I think this is what is happening:
- When BTE queries Automat KPs following a MetaEdge's info, Automat KPs will return edges where the predicate is a descendant (not an exact match)
- But BTE will then assign the record's predicate using the MetaEdge's info - creating an Edge with the wrong predicate (doesn't actually exist in the Automat resource)
- So a possible solution could be to drop a record for a TRAPI KP when the predicate/qualifier-set of the record doesn't match that of the MetaEdge?
However, there are some oddities. BTE doesn't seem to be creating extra edges...
- in every case of an Automat KP edge. So there may be some inconsistency or difference in meta_knowledge_graphs between Automat KPs.
- For example, in both of the cases above, there's an Automat Hetio edge that doesn't show this "duplicating" behavior
- for qualifier-sets. It's good that BTE isn't doing this! But I'm a bit suspicious that this could happen and just isn't captured by these examples.
- Ex: there's edges with the qualifier-set "causes decreased activity" but no edges for subsets of that qualifier set ("causes", "causes activity", "decreased activity", etc).
And a note: while I think there are real, separate edges in Automat pharos vs hetio vs drugcentral...these edges are very similar - as if they come from the same underlying sources (chembl?).
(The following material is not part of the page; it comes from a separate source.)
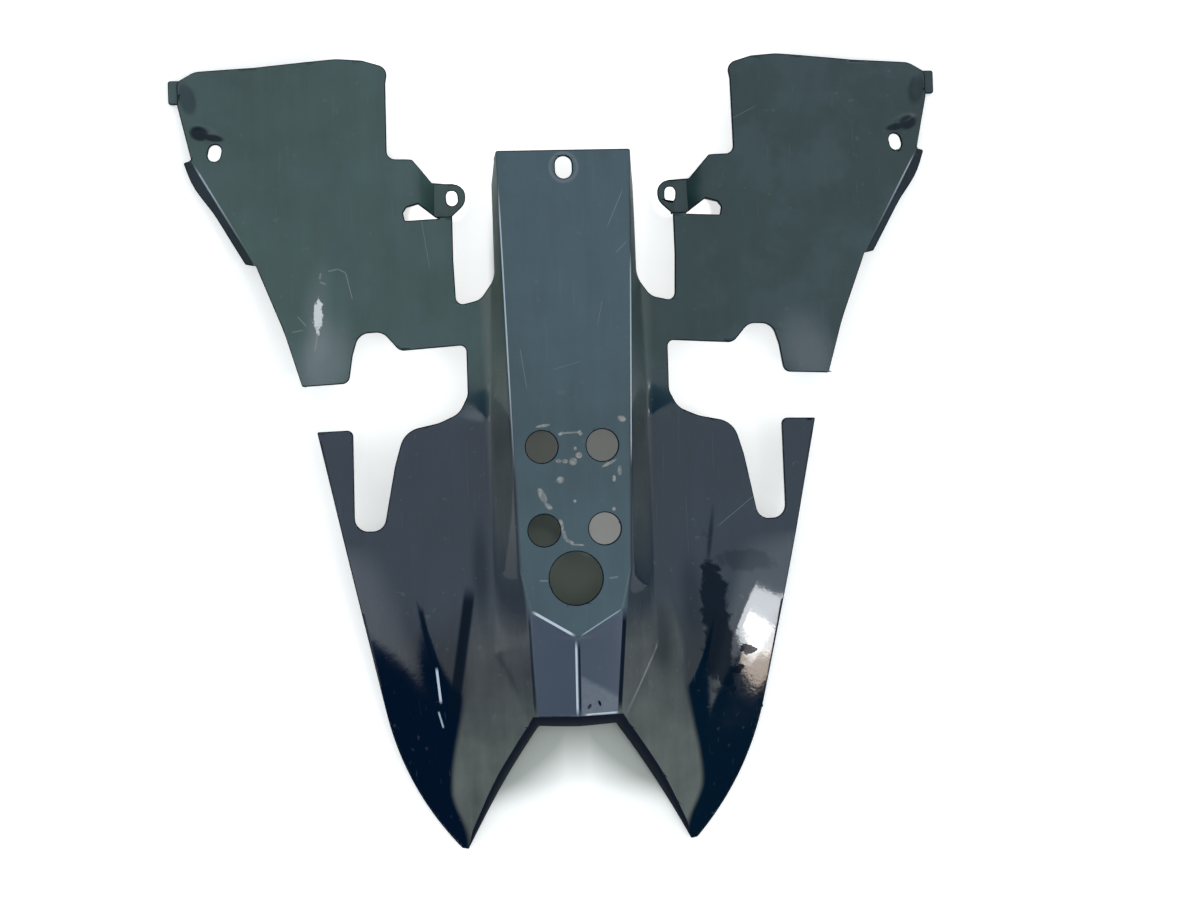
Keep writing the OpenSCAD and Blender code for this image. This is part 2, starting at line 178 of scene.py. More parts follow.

Dunno if we want to bring that up with the Automat team...
Considering this high priority.
I've confirmed that things work as-expected after the Prod deployment. Closing issue
Follow-up for example 1
POST to https://bte.transltr.io/v1/query
{
"message": {
"query_graph": {
"nodes": {
"n0": {
"ids":["PUBCHEM.COMPOUND:5291"],
"categories":["biolink:ChemicalEntity"],
"name": "imatinib"
},
"n1": {
"ids":["NCBIGene:3815"],
"categories":["biolink:Gene"],
"name": "KIT"
}
},
"edges": {
"e1": {
"subject": "n0",
"object": "n1"
}
}
}
}
}
I now get only the two Automat-pharos edges that are in the original API automat-pharos-fixed.json:
- b646f32eafa1a151eea892b5a0cf7765: binds (pKd of 7.9 and 4 PMIDs)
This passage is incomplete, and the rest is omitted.